Aim
From the entries below, copy every line holding the word "their".
* START Excerpted data *
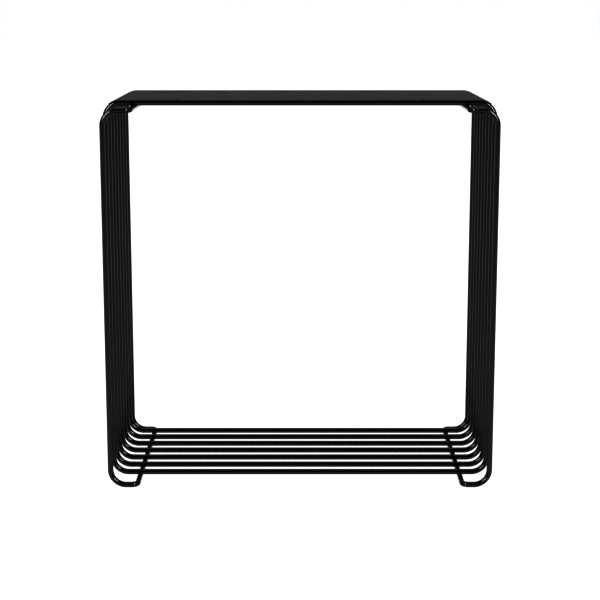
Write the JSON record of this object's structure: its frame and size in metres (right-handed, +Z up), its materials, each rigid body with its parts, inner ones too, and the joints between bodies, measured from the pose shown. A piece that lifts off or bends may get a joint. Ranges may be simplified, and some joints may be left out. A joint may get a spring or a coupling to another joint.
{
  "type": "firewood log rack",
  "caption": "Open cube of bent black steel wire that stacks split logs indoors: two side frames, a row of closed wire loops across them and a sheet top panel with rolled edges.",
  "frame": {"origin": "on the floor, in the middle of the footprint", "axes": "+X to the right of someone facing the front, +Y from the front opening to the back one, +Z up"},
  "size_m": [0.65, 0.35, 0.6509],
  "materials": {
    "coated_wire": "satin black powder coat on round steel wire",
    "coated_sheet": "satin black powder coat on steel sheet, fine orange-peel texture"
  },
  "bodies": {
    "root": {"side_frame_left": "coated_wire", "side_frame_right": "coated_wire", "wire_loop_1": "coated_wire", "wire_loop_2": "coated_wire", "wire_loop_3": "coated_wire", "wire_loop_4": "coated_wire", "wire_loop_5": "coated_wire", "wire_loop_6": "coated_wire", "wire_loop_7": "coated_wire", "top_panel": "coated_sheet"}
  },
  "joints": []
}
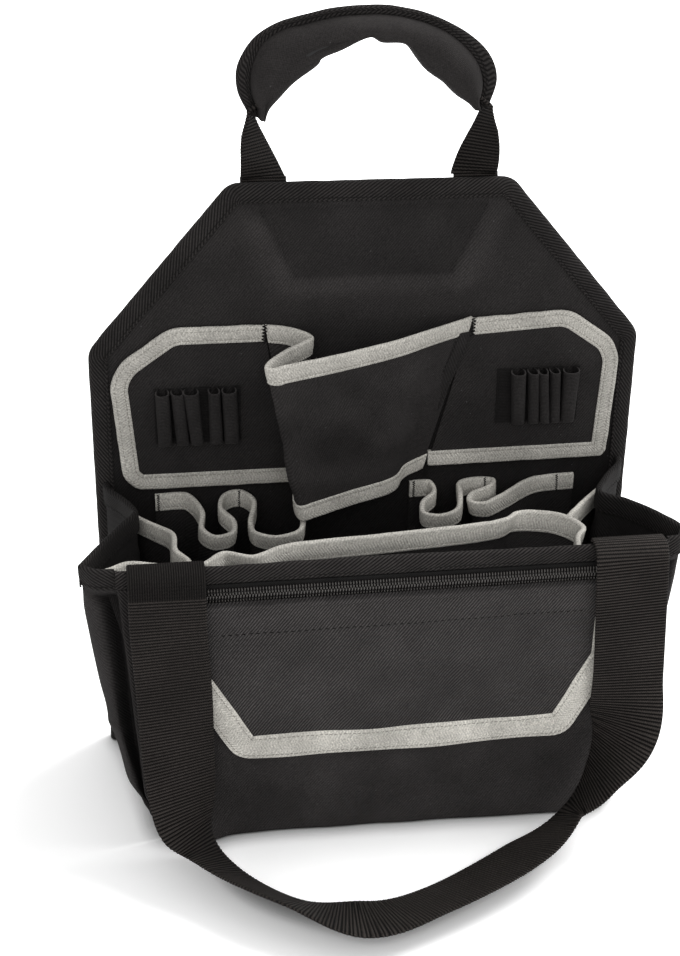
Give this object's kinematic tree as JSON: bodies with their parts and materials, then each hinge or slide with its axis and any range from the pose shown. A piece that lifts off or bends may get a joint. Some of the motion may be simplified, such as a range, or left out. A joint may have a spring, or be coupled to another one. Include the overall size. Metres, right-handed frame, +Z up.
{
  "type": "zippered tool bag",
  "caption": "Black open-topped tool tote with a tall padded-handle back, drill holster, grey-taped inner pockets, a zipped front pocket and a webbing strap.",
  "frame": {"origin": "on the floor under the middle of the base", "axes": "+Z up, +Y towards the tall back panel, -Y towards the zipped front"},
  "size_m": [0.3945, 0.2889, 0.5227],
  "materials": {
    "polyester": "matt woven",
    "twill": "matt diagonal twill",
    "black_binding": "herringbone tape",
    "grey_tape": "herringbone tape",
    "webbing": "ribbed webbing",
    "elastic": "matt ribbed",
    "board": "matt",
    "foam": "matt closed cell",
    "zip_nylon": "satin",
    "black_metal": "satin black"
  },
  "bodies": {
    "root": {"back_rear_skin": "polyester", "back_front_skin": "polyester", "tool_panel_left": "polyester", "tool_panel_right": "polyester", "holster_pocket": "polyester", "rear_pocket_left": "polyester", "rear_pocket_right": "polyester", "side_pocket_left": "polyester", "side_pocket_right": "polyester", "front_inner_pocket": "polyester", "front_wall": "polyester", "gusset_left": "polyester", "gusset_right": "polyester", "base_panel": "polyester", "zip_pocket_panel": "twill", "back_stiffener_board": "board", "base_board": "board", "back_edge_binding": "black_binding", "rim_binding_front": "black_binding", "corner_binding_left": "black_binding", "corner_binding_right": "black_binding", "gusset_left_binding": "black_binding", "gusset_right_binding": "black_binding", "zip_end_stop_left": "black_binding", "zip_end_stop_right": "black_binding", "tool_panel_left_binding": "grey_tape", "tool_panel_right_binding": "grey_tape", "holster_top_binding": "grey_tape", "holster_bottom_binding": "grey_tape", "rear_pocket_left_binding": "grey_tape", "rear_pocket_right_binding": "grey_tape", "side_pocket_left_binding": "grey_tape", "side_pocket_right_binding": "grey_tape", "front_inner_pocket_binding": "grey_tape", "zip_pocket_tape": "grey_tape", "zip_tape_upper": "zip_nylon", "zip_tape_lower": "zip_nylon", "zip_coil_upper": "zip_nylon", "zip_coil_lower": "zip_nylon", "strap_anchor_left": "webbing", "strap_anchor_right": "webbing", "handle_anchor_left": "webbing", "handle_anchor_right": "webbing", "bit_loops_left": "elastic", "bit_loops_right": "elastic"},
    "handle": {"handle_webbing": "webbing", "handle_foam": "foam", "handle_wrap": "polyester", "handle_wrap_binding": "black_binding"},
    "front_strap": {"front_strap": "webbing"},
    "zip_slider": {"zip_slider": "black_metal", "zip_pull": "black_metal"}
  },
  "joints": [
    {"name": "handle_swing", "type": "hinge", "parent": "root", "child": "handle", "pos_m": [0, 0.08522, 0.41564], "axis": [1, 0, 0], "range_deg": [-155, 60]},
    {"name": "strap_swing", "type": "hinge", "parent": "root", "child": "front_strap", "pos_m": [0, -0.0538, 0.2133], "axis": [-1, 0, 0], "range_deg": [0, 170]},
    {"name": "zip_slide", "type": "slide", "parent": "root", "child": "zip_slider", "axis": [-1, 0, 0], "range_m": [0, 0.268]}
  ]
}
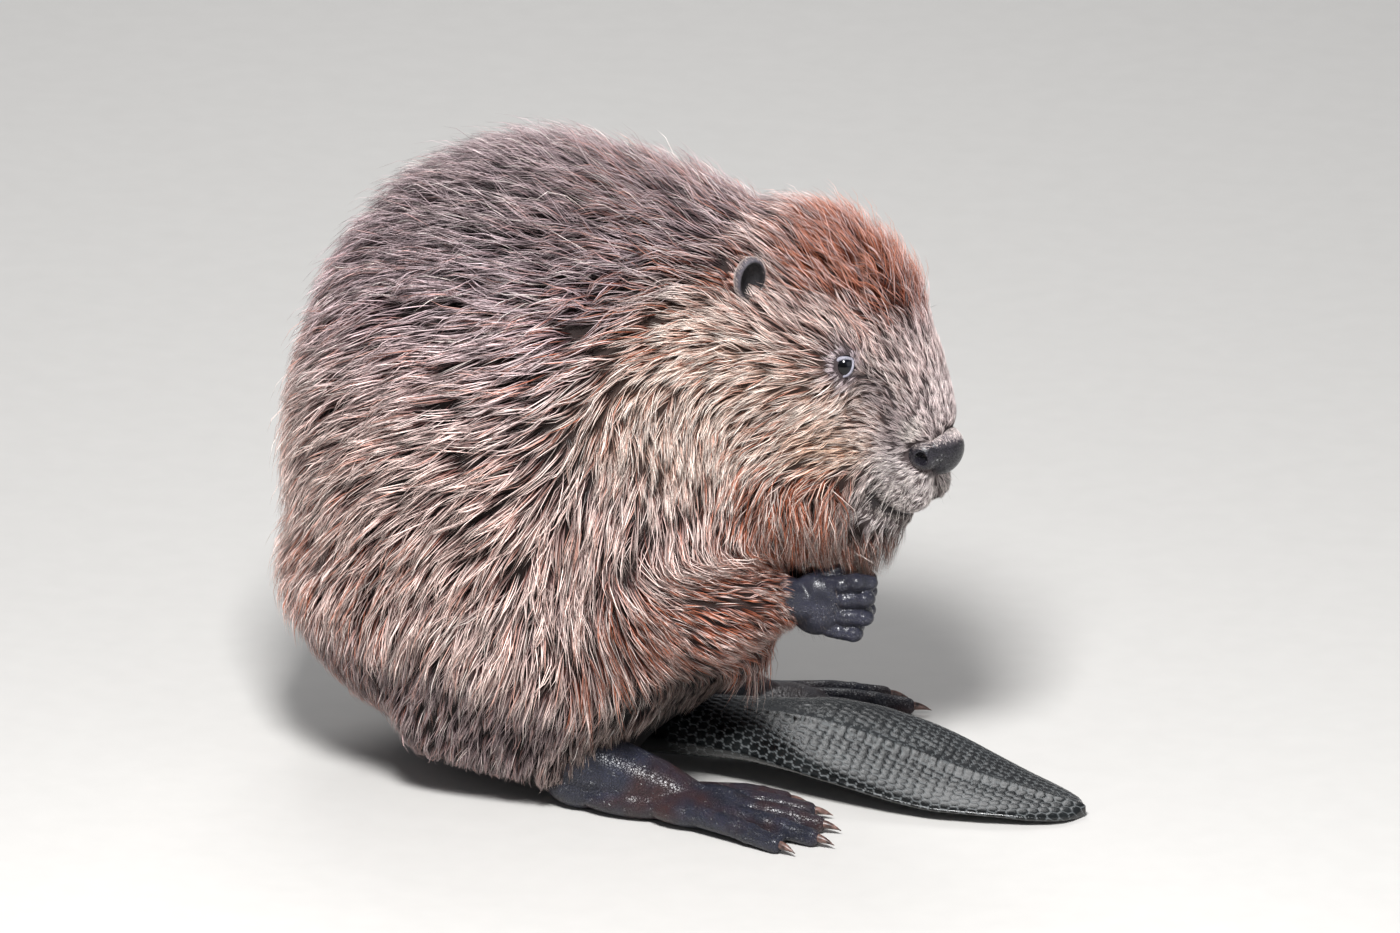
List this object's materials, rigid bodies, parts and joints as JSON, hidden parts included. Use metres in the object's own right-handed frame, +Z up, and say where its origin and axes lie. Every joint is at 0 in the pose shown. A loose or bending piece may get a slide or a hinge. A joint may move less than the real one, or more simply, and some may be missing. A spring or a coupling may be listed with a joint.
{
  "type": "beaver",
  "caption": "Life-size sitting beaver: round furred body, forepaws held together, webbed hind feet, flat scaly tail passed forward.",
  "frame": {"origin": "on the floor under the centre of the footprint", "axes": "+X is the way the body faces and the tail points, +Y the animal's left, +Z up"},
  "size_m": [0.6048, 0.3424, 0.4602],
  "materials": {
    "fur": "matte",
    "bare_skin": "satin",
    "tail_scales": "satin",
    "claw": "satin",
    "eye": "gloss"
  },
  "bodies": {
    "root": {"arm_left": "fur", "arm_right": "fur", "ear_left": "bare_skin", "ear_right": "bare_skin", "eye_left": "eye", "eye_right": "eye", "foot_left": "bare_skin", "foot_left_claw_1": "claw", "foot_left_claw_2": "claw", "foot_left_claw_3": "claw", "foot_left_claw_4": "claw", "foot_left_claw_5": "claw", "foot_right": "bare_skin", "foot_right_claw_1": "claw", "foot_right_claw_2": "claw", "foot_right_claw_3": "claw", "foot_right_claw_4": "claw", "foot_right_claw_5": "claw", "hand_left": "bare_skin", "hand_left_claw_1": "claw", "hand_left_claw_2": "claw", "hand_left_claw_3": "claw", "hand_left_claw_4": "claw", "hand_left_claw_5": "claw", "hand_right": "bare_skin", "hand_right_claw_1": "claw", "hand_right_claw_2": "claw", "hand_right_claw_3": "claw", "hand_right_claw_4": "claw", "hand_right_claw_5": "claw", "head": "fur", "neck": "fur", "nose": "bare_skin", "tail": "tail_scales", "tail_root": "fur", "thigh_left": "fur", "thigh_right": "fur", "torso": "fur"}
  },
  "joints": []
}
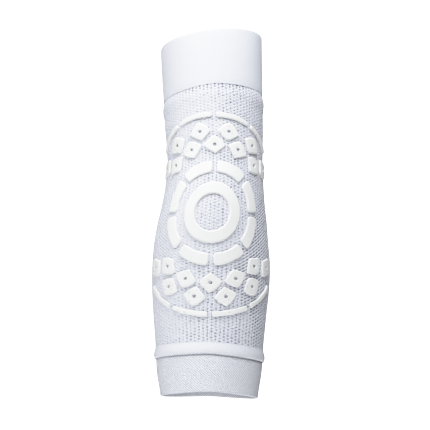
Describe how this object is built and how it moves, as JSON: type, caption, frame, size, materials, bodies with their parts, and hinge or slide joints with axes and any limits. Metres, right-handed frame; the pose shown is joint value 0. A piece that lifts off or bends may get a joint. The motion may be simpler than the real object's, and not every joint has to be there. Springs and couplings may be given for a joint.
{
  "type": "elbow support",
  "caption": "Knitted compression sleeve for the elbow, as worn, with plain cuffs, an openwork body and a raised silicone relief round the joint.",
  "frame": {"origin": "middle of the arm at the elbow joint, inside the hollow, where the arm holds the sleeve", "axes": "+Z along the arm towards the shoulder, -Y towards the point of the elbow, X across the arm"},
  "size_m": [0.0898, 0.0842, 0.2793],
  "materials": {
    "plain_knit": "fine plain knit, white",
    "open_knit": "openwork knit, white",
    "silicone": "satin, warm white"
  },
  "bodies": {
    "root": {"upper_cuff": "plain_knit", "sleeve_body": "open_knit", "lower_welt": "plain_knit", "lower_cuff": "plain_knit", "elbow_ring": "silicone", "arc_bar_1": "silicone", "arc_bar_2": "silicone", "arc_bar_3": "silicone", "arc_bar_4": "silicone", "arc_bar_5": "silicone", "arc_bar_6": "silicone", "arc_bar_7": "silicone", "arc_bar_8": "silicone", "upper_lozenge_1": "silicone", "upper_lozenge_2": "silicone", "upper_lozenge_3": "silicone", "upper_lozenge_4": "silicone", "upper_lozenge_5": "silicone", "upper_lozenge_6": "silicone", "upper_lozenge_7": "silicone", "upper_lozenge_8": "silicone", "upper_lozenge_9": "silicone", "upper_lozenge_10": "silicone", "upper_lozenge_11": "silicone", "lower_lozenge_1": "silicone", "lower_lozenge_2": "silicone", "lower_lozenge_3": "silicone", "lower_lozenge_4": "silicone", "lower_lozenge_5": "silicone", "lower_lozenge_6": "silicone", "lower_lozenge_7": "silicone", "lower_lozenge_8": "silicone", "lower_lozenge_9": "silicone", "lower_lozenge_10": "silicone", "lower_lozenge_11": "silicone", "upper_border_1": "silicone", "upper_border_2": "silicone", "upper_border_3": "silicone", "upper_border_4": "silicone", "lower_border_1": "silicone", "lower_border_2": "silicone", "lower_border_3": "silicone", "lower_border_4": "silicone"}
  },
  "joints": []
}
* END Excerpted data *
Full solution
Give this object's kinematic tree as JSON: bodies with their parts and materials, then each hinge or slide with its axis and any range from the pose shown. A piece that lifts off or bends may get a joint. Some of the motion may be simplified, such as a range, or left out. A joint may have a spring, or be coupled to another one. Include the overall size. Metres, right-handed frame, +Z up.
Describe how this object is built and how it moves, as JSON: type, caption, frame, size, materials, bodies with their parts, and hinge or slide joints with axes and any limits. Metres, right-handed frame; the pose shown is joint value 0. A piece that lifts off or bends may get a joint. The motion may be simpler than the real object's, and not every joint has to be there. Springs and couplings may be given for a joint.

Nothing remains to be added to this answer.